J’adore la façon dont il se joue des ponctuations, de l’accentuation, de l’orthogrammaire, pour faire de son roman, de ses phrases, une musique, un chant, des sons, des vibrations. Par l’intensité des émotions qu’il suscite, il donne le frisson. Non pas le frisson de la peur, mais celui du plaisir, de l’excitation, du changement, de la révolution ?
Les personnages de la meute, et ceux qui leur sont proches, sont tous énormes, touchants, avec leur personnalité propre, leurs qualités et leurs défauts. C’est si facile de s’identifier à eux (s’engager à côté d’eux).

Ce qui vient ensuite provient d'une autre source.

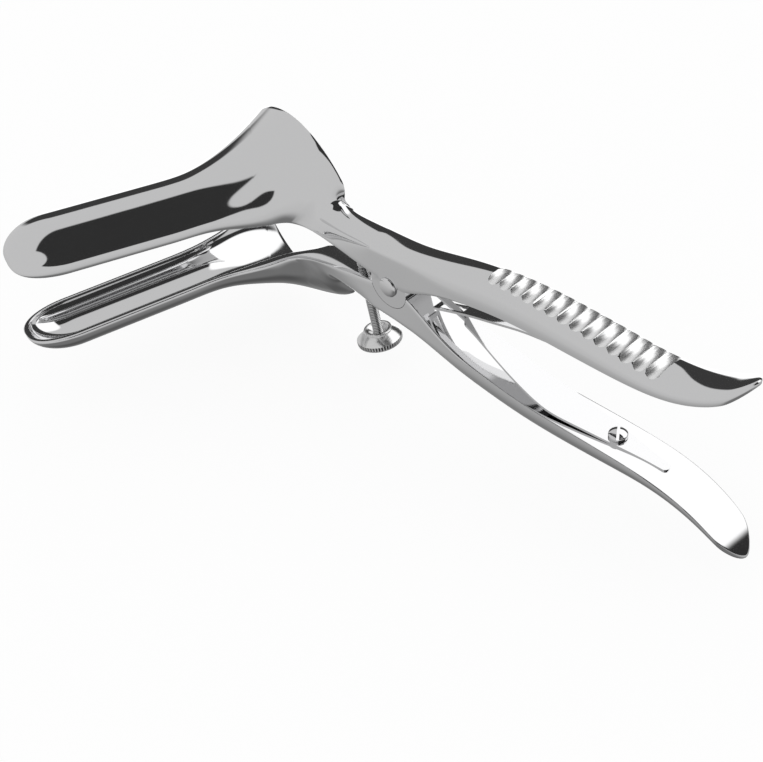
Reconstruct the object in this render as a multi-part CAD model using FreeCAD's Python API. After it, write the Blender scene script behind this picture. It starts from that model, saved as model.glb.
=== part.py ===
import FreeCAD, Part
import math
import os

from FreeCAD import Matrix, Rotation, Vector

# Bivalve speculum with spring handles: two mirrored halves, each one a trough shaped blade with a
# flared funnel, a neck and a D-section handle, joined by a lap joint and a pivot screw. Two leaf
# springs between the handles close the blades, and a thumb screw through the lower half holds them
# open. Millimetres. Each half is drawn as the upper one, with the blades shut and the rim plane at
# z = 0, the pivot axis along Y and the handle towards +X. The parts are written in the opened pose.

# Pose and joint
REST_OPENING = 19.0          # angle between the halves as written, degrees
JOINT_HALF_WIDTH = 5.4       # half the width of neck and joint
EAR_RADIUS = 7.3             # round ear of each half-lap
EAR_CLEARANCE = 0.15         # round the ear, in the recess of the other half
LAP_CLEARANCE = 0.05         # each ear stays this far from the middle plane
RIM_CLEARANCE = 0.15         # each blade rim stays this far from the rim plane
NECK_CLEARANCE = 0.35        # the same for the inner face of each neck

# Blade: a half-elliptic trough whose axis leaves the pivot axis at a small angle
BLADE_LENGTH = 87.2          # along the blade axis, from the middle plane to the tip
BLADE_OFFSET = 57.5          # from the pivot axis to the blade axis, in the middle plane
BLADE_ANGLE = 19.3           # from the pivot axis to the blade axis, degrees
TROUGH_HALF_WIDTH = 12.6
TROUGH_DEPTH = 8.3
TIP_ROUND_LENGTH = 16.0
WALL = 1.6
FLARE_START = 30.5           # the sides start to flare at this distance from the middle plane
FLARE_SPREAD = 10.5          # widening of each side at FLARE_REACH from the start
FLARE_SPREAD_POWER = 1.72
CROWN_FLARE_START = 25.1     # the same for the crown of the trough
CROWN_FLARE_RISE = 11.75
CROWN_FLARE_POWER = 1.5
FLARE_REACH = 30.0
REAR_FACE_Y = 8.84           # the rear face of the funnel where it crosses x = REAR_FACE_X
REAR_FACE_X = -55.0
REAR_FACE_SLOPE = -0.187

# Arm: neck, joint and handle as stations along X
# x, inner face z, half width, height of the flat side, height of the crown above it
ARM_STATIONS = [
    (-36.0, 0.35, 5.2, 1.6, 6.4),
    (-27.0, 0.35, 5.4, 3.2, 6.4),
    (-18.0, 0.35, 5.4, 6.0, 4.8),
    (-9.0, 0.35, 5.4, 8.6, 3.5),
    (0.0, 0.35, 5.4, 10.2, 4.4),
    (7.0, 2.6, 5.5, 9.4, 6.2),
    (15.0, 8.3, 6.1, 5.6, 7.8),
    (24.0, 13.9, 6.8, 2.4, 8.7),
    (36.0, 18.8, 7.0, 1.2, 9.2),
    (50.0, 22.9, 7.2, 1.0, 8.9),
    (65.0, 25.9, 7.4, 1.0, 8.3),
    (80.0, 28.6, 7.5, 1.0, 7.2),
    (92.0, 31.1, 7.45, 0.9, 6.1),
    (104.0, 35.2, 7.25, 0.8, 4.9),
    (112.0, 39.9, 6.9, 0.7, 3.9),
    (118.0, 45.1, 5.9, 0.6, 3.0),
    (122.0, 49.9, 4.1, 0.5, 2.2),
    (124.4, 53.3, 1.8, 0.4, 1.2),
]
CROWN_SHAPE = 2.3            # exponent of the crown: 2 is an ellipse, more is flatter on top
CROWN_POINTS = 8             # spans along half of a crown or trough section

# Finger grooves across the upper handle
GROOVE_COUNT = 14
GROOVE_FIRST_X = 37.0
GROOVE_PITCH = 4.42
GROOVE_RADIUS = 2.7
GROOVE_DEPTH = 1.45
GROOVE_SHALLOW_DEPTH = 0.95  # of the first groove; the depth grows over GROOVE_RUN_IN grooves
GROOVE_RUN_IN = 4

# Pivot screw
PIVOT_RADIUS = 2.0
PIVOT_RUNNING_CLEARANCE = 0.05
PIVOT_HEAD_RADIUS = 3.3
PIVOT_HEAD_RIM = 0.4
PIVOT_HEAD_DOME = 0.6
PIVOT_HEAD_GAP = 0.05

# Leaf springs: top face of the upper leaf as points x, z, from the tip to the tail
LEAF_POINTS = [(15.4, 0.6), (23.0, 4.5), (37.0, 12.4), (48.0, 18.7), (58.0, 23.2), (70.0, 26.2)]
LEAF_GAP = 0.16              # between the leaf and the handle at the screw
LEAF_SEAT_X = 81.0           # the screw holds the leaf against the handle here
LEAF_TAIL_X = 98.5
LEAF_THICKNESS = 0.8
LEAF_TIP_HALF_WIDTH = 2.1
LEAF_BELLY_X = 60.0
LEAF_BELLY_HALF_WIDTH = 5.7
LEAF_SEAT_HALF_WIDTH = 3.5
LEAF_TAIL_HALF_WIDTH = 1.3
LEAF_HOLE_CLEARANCE = 0.15
WINDOW_START_X = 16.8
WINDOW_END_X = 26.5
WINDOW_HALF_WIDTH = 1.3
TONGUE_HALF_WIDTH = 1.0
TONGUE_END_X = 27.0

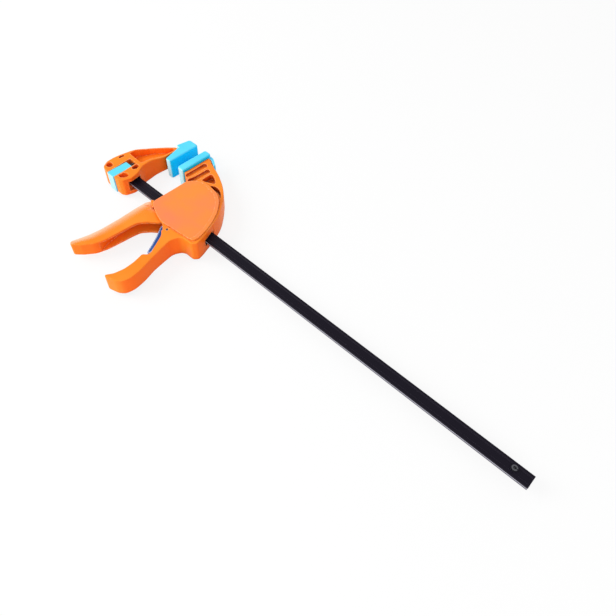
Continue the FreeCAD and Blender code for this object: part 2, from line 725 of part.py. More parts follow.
def circles_at(places, radius):
    edges = []
    for x, y in places:
        edges += circle(x, y, radius)
    return edges


def cover_seat():
    """The cover's outline with a fitting gap, run out past the front of the head."""
    gap = size("seat_gap") / 2
    out = size("overrun")
    sides = [-out if index in cover_open_sides else -gap for index in range(len(cover_outline_shares))]
    return inset(head_corners(cover_outline_shares), sides)


def make_head_frame():
    """Housing, pistol grip and moving jaw arm in one moulding, open to the side cover."""
    body = new_body("head_frame")
    reach = HEAD_REACH
    depth = size("grip_depth")
    beyond = size("overrun")
    gap = size("seat_gap")
    steps = head_step_shares
    stations = [
        (-depth - beyond, size("grip_half_depth"), 0),
        (steps["grip"] * depth, size("grip_half_depth"), depth),
        (steps["housing"] * depth, size("head_half_depth"), depth),
        (steps["shoulder"] * reach, size("head_half_depth"), reach),
        (steps["arm"] * reach, size("arm_half_depth"), reach),
        (reach + beyond, size("arm_half_depth"), 0),
    ]
    shaped_block(body, "head", head_corners(head_outline_shares), stations)
    rim_fillet(body, body.Tip, "sizes.edge_round", "head_edges")
    inner = size("edge_round") + gap
    sides = [inner if index in cover_open_sides else 0 for index in range(len(cover_outline_shares))]
    panel = sketch_on(body, "back_panel_sketch", rounded(inset(head_corners(cover_outline_shares), sides)),
                      "XY_Plane", -size("cover_half_depth"))
    pad(body, panel, "sizes.cover_half_depth - sizes.cavity_half_depth", "back_panel", False)
    bottom = -size("cavity_half_depth")
    top = size("cover_half_depth") + beyond
    above_seat = "sizes.cover_half_depth + sizes.overrun - sizes.cavity_half_depth"
    cut_down(body, "cover_seat", rounded(cover_seat()), top, above_seat)
    room_depth = "sizes.cover_half_depth + sizes.overrun + sizes.cavity_half_depth"
    drive_room = head_corners(drive_room_shares)
    drive_room += [(SEAT_X, FULCRUM_V - 2 * beyond, beyond), (SEAT_X, seat_top_share * reach, beyond)]
    drive_room += head_corners(drive_room_top_shares)
    cut_down(body, "drive_room", rounded(drive_room), top, room_depth)
    floor = brake_room_floor_share * depth
    ceiling = BAR_HALF + size("brake_above_bar") + 5 * gap
    brake_room = [(SEAT_BACK_X, floor, beyond), (REAR_WALL_X, floor, beyond),
                  (REAR_WALL_X, size("spring_radius") + size("spring_wire"), beyond),
                  (BRAKE_SPRING_X + size("spring_wire"), ceiling, beyond), (SEAT_BACK_X, ceiling, beyond)]
    cut_down(body, "brake_room", rounded(brake_room), top, room_depth)
    half = size("plate_thickness") / 2
    nub = [(SEAT_BACK_X - half, FULCRUM_V - half, 0), (FULCRUM_X, FULCRUM_V - half, 0), (FULCRUM_X, FULCRUM_V, 0),
           (FULCRUM_X - half, FULCRUM_V + half, 0), (SEAT_BACK_X - half, FULCRUM_V + half, 0)]
    pad(body, sketch_on(body, "fulcrum_sketch", rounded(nub)), "2 * sizes.cavity_half_depth", "fulcrum")
    posts = sketch_on(body, "screw_posts_sketch", circles_at(screw_places(), size("screw_boss_radius")),
                      "XY_Plane", -size("head_half_depth"))
    pad(body, posts, "sizes.head_half_depth + sizes.cavity_half_depth", "screw_posts", False)
    lever_slot = rounded(head_corners(lever_slot_shares))
    cut_through(body, "lever_slot", lever_slot, "2 * (sizes.lever_half_depth + sizes.seat_gap)")
    tunnel = rectangle(-TUNNEL_HALF, -TUNNEL_FLAT, TUNNEL_HALF, TUNNEL_FLAT)
    cut_through(body, "bar_tunnel", tunnel, "4 * sizes.grip_depth", "YZ_Plane")
    wide = TUNNEL_HALF + size("recess_depth") / 2
    high = TUNNEL_FLAT + size("recess_depth") / 2
    exit_x = REAR_WALL_X + size("rear_wall") - size("recess_depth")
    mouth = sketch_on(body, "rear_mouth_sketch", rectangle(-wide, -high, wide, high, size("bar_corner")),
                      "YZ_Plane", exit_x)
    pocket(body, mouth, "sizes.recess_depth + 4 * sizes.overrun", "rear_mouth", False, True)
    deep = rounded(head_corners(arm_pocket_shares)) + rounded(head_corners(arm_slot_shares))
    recess_to_web(body, "arm_pocket", deep)
    valleys = rounded(head_corners(arm_front_valley_shares)) + rounded(head_corners(arm_rear_valley_shares))
    valley_top = size("cover_half_depth") + beyond
    valley_depth = "sizes.cover_half_depth + sizes.overrun - sizes.arm_half_depth + sizes.recess_depth"
    cut_down(body, "arm_valleys_upper", valleys, valley_top, valley_depth)
    cut_up(body, "arm_valleys_lower", valleys, -valley_top, valley_depth)
    cut_through(body, "pad_rib_groove", rib_outline(gap), "2 * (sizes.rib_half_depth + sizes.seat_gap)")
    places = screw_places()
    screw_foot = -size("cover_half_depth")
    cut_up(body, "screw_holes", circles_at(places, size("screw_radius")), screw_foot,
           "sizes.cover_half_depth + sizes.cavity_half_depth + sizes.overrun")
    cut_up(body, "screw_head_seats", circles_at(places, size("screw_head_radius") + gap), screw_foot - beyond,
           "sizes.overrun + sizes.screw_head_height + sizes.seat_gap")
    pin = circle(PIVOT_X, PIVOT_V, size("pin_radius"))
    cut_down(body, "trigger_pin_seat", pin, 0, "sizes.cover_half_depth - sizes.cover_skin")
    lever_pin = circle(LEVER_X, LEVER_V, size("lever_pin_radius"))
    cut_through(body, "lever_pin_hole", lever_pin)
    return body


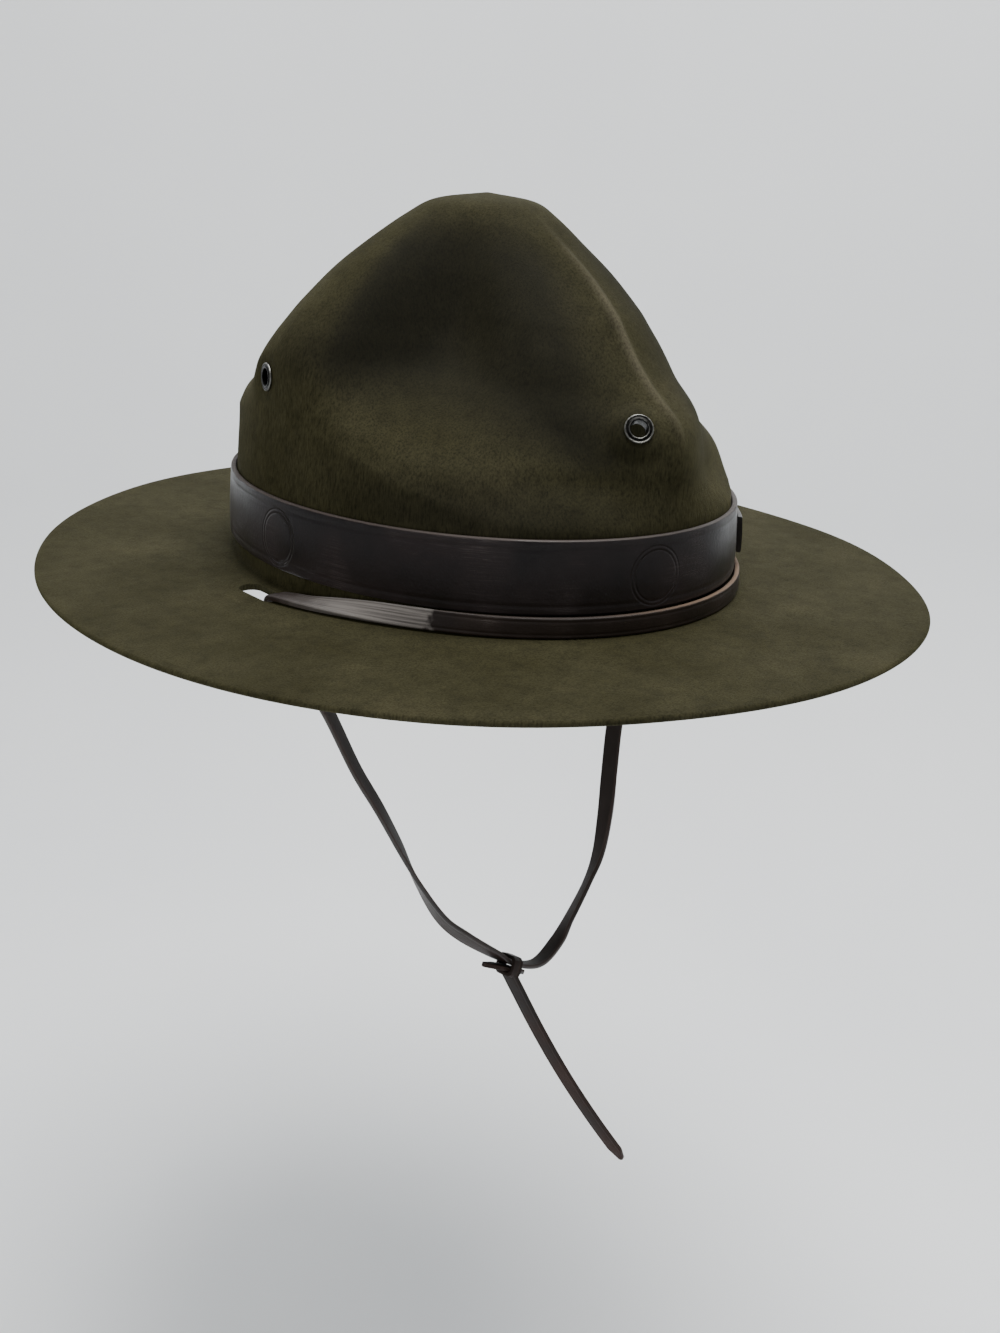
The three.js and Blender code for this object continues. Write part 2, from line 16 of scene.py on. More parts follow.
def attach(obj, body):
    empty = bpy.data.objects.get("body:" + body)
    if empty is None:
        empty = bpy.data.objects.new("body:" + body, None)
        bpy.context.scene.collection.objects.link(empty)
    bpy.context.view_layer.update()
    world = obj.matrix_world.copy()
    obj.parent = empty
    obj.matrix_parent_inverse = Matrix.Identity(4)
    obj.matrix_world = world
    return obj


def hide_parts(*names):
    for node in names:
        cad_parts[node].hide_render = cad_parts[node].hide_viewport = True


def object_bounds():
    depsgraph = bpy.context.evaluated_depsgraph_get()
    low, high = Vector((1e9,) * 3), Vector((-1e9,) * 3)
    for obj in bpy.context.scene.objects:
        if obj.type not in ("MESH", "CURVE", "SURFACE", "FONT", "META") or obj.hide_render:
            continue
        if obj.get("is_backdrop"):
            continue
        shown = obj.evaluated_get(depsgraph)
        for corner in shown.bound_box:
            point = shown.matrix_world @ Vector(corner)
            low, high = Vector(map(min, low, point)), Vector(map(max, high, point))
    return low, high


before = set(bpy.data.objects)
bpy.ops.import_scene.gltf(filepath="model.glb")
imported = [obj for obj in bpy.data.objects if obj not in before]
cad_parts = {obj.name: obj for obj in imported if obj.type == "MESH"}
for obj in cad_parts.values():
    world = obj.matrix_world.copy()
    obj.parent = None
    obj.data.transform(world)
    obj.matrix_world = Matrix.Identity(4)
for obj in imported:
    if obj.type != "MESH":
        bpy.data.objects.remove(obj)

Tout tourne autour de Tishka, la petite fille de 4 ans qui a disparu, enlevée ? morte ? Pour le père que je suis, c’est une histoire forcément poignante, émouvante à en tirer des larmes. Mais tellement optimiste, débordante de vie.
On peut se demander ce que sont ces furtifs, quelle métaphore se cache derrière. Une inspiration libératrice ? La croyance ? Le deep web ? L’élan vital ? Ça interroge, en fait, et c’est le principal. Chacun y trouvera sa voie (sa voix).
Et pour conclure, une gentille provocation : dis, Alain, quitte à promouvoir les licences open source, pourquoi ne pas publier ce super bouquin en version libre, hein ? Allez, chiche ?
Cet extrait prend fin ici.